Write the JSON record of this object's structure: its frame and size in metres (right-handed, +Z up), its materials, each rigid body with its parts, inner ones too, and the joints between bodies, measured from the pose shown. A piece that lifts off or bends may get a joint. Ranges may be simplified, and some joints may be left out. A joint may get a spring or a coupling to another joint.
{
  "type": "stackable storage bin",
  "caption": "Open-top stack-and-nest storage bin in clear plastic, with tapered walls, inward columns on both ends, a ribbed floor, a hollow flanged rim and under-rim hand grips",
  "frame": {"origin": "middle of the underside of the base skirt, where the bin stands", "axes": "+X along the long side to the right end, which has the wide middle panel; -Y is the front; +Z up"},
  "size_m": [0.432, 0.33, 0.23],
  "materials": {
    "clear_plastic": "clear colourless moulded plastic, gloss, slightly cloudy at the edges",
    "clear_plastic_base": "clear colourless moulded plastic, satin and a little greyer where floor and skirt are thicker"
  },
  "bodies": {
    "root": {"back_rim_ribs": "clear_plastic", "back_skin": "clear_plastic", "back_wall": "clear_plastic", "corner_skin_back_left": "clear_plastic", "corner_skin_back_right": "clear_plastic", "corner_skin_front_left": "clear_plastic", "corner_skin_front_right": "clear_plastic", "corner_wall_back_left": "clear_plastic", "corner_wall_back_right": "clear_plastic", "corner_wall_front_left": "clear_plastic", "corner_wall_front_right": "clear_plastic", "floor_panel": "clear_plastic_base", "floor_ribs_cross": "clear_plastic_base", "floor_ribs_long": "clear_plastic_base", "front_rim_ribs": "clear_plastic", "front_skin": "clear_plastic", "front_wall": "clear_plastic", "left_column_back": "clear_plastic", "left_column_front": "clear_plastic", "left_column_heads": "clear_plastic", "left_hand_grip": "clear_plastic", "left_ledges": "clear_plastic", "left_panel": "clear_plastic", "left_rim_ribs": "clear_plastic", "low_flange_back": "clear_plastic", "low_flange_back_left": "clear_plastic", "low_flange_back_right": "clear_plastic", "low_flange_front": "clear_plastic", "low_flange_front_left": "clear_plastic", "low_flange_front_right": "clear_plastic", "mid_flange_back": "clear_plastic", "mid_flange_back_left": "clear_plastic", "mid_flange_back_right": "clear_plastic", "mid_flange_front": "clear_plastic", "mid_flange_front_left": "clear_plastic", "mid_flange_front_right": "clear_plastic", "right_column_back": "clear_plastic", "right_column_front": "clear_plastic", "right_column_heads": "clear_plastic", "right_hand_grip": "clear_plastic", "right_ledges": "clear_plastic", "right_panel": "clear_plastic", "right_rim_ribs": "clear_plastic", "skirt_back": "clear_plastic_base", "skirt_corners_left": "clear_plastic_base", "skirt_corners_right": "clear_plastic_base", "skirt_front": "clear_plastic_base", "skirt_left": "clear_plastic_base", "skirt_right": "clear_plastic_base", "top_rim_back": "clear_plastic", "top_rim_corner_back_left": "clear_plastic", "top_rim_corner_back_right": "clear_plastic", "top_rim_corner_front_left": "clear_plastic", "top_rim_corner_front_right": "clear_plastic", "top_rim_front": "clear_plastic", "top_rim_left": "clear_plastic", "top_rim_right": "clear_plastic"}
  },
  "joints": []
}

Required work
Reproduce the material verbatim, line by line.

Output for this exercise
Write the JSON record of this object's structure: its frame and size in metres (right-handed, +Z up), its materials, each rigid body with its parts, inner ones too, and the joints between bodies, measured from the pose shown. A piece that lifts off or bends may get a joint. Ranges may be simplified, and some joints may be left out. A joint may get a spring or a coupling to another joint.
{
  "type": "stackable storage bin",
  "caption": "Open-top stack-and-nest storage bin in clear plastic, with tapered walls, inward columns on both ends, a ribbed floor, a hollow flanged rim and under-rim hand grips",
  "frame": {"origin": "middle of the underside of the base skirt, where the bin stands", "axes": "+X along the long side to the right end, which has the wide middle panel; -Y is the front; +Z up"},
  "size_m": [0.432, 0.33, 0.23],
  "materials": {
    "clear_plastic": "clear colourless moulded plastic, gloss, slightly cloudy at the edges",
    "clear_plastic_base": "clear colourless moulded plastic, satin and a little greyer where floor and skirt are thicker"
  },
  "bodies": {
    "root": {"back_rim_ribs": "clear_plastic", "back_skin": "clear_plastic", "back_wall": "clear_plastic", "corner_skin_back_left": "clear_plastic", "corner_skin_back_right": "clear_plastic", "corner_skin_front_left": "clear_plastic", "corner_skin_front_right": "clear_plastic", "corner_wall_back_left": "clear_plastic", "corner_wall_back_right": "clear_plastic", "corner_wall_front_left": "clear_plastic", "corner_wall_front_right": "clear_plastic", "floor_panel": "clear_plastic_base", "floor_ribs_cross": "clear_plastic_base", "floor_ribs_long": "clear_plastic_base", "front_rim_ribs": "clear_plastic", "front_skin": "clear_plastic", "front_wall": "clear_plastic", "left_column_back": "clear_plastic", "left_column_front": "clear_plastic", "left_column_heads": "clear_plastic", "left_hand_grip": "clear_plastic", "left_ledges": "clear_plastic", "left_panel": "clear_plastic", "left_rim_ribs": "clear_plastic", "low_flange_back": "clear_plastic", "low_flange_back_left": "clear_plastic", "low_flange_back_right": "clear_plastic", "low_flange_front": "clear_plastic", "low_flange_front_left": "clear_plastic", "low_flange_front_right": "clear_plastic", "mid_flange_back": "clear_plastic", "mid_flange_back_left": "clear_plastic", "mid_flange_back_right": "clear_plastic", "mid_flange_front": "clear_plastic", "mid_flange_front_left": "clear_plastic", "mid_flange_front_right": "clear_plastic", "right_column_back": "clear_plastic", "right_column_front": "clear_plastic", "right_column_heads": "clear_plastic", "right_hand_grip": "clear_plastic", "right_ledges": "clear_plastic", "right_panel": "clear_plastic", "right_rim_ribs": "clear_plastic", "skirt_back": "clear_plastic_base", "skirt_corners_left": "clear_plastic_base", "skirt_corners_right": "clear_plastic_base", "skirt_front": "clear_plastic_base", "skirt_left": "clear_plastic_base", "skirt_right": "clear_plastic_base", "top_rim_back": "clear_plastic", "top_rim_corner_back_left": "clear_plastic", "top_rim_corner_back_right": "clear_plastic", "top_rim_corner_front_left": "clear_plastic", "top_rim_corner_front_right": "clear_plastic", "top_rim_front": "clear_plastic", "top_rim_left": "clear_plastic", "top_rim_right": "clear_plastic"}
  },
  "joints": []
}